Suppose you want to minimize the variance of a portfolio with many securities already in it…
- Find two securities already in the portfolio with different covariances with the portfolio
- add a little weight to the security with a lower cov(ri,rp)…subtract a little from the security with the higher covariance
- the portfolio variance is a little lower. Repeat
The variance of the portfolio will be minimized when all the securities have the same covariance with the portfolio
cov(r1,rp) = cov(r2,rp) = … = cov (rn, rp)
- an asset’s influence on a portfolio’s variance primarily depends on how it covaries with the other assets in the portfolio
How do you find the tangency portfolio?
- form a portfolio using all the risky securities
- find two securities already in the portfolio with different risk premium to covariance ratios:
E(ri)-rf/cov(ri,rp) - Add a little weight to the security with a higher ratio, and subtract a little from the security with the lower ratio
- Keep repeating steps 1-3
Finding the tangency portfolio
E(r1)- rf/cov(r1,rT) = E(r2) - rf/cov(r2,rT)…
- the ratio of risk premium to covariance is the same for all assets
Implications
Suppose the following is true:
- everyone is risk averse
- we all agree on the same values for the expected returns, variances, and covariances of the securities
Result: everyone will hold some combination of the tangency portfolio and diskless asset - the more risk averse you are, the higher your percentage of the diskless asset
- if people have different inputs, they will perceive different tangency portfolios and thus different mean-variance frontiers
How does investor risk aversion factor into portfolio selection?
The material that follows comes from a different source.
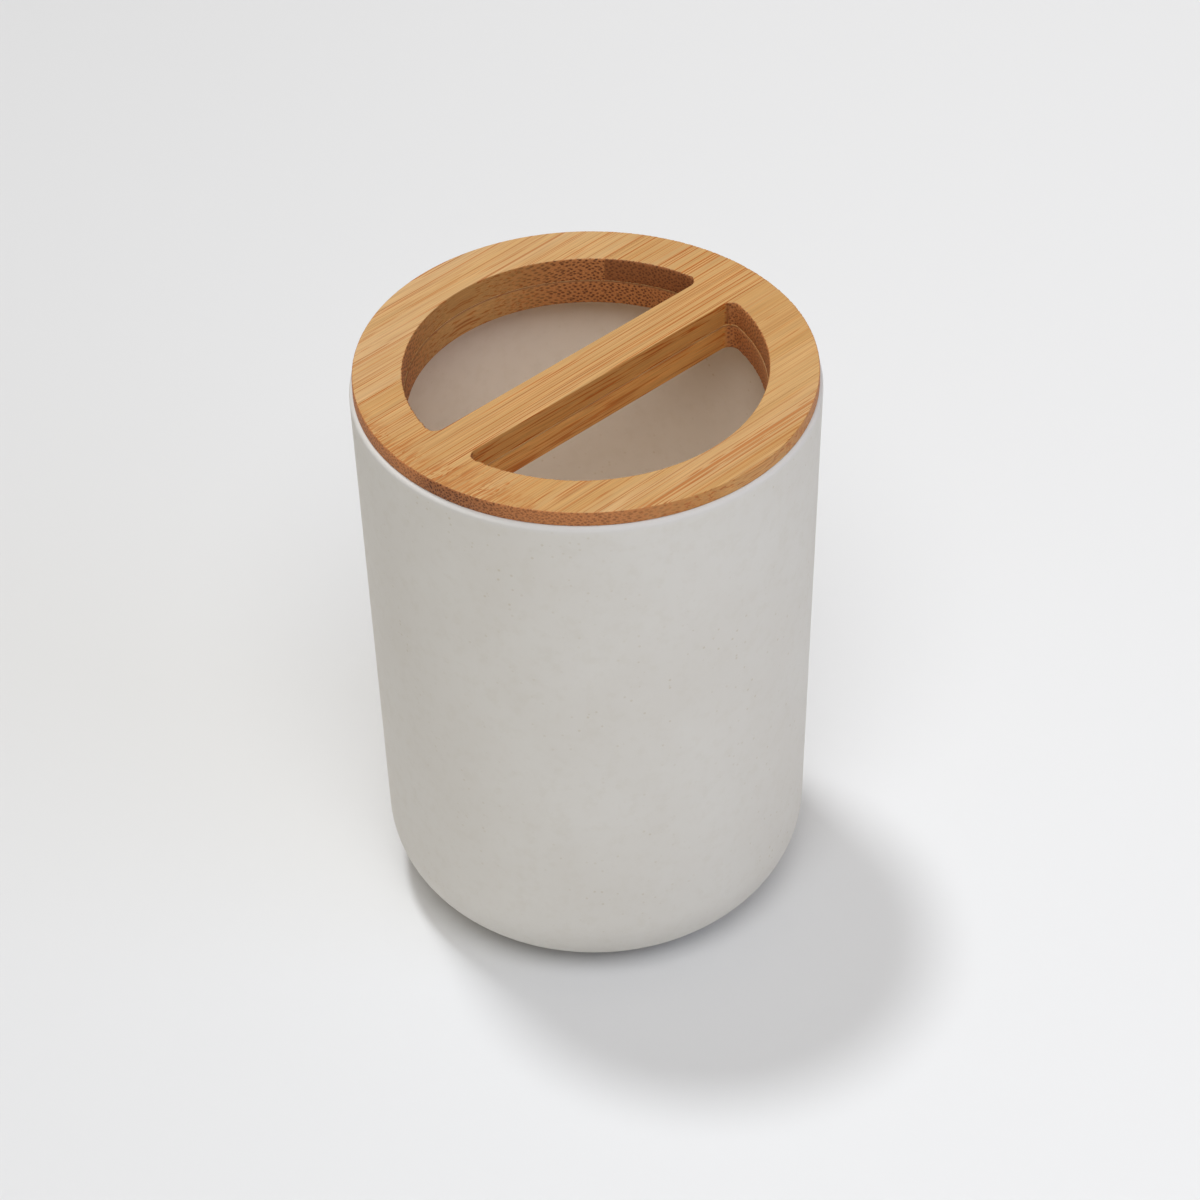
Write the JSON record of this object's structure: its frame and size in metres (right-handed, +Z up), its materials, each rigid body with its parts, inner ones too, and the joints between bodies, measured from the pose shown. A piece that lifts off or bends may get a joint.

- a portfolio manager will offer the same risky portfolio to ALL clients regardless of risk aversion
- the clients risk aversion comes into play in capital allocation (risky vs. risk-free), not in determining mix off risky assets
How could different efficient frontiers be obtained by portfolio managers?
- different constraints
- different inputs used
CAL vs. CML
The CML is a special case of the CAL, where the CML is tangent to the efficient frontier. Because all investors will hold the same risky portfolio, this tangent portfolio is the market portfolio.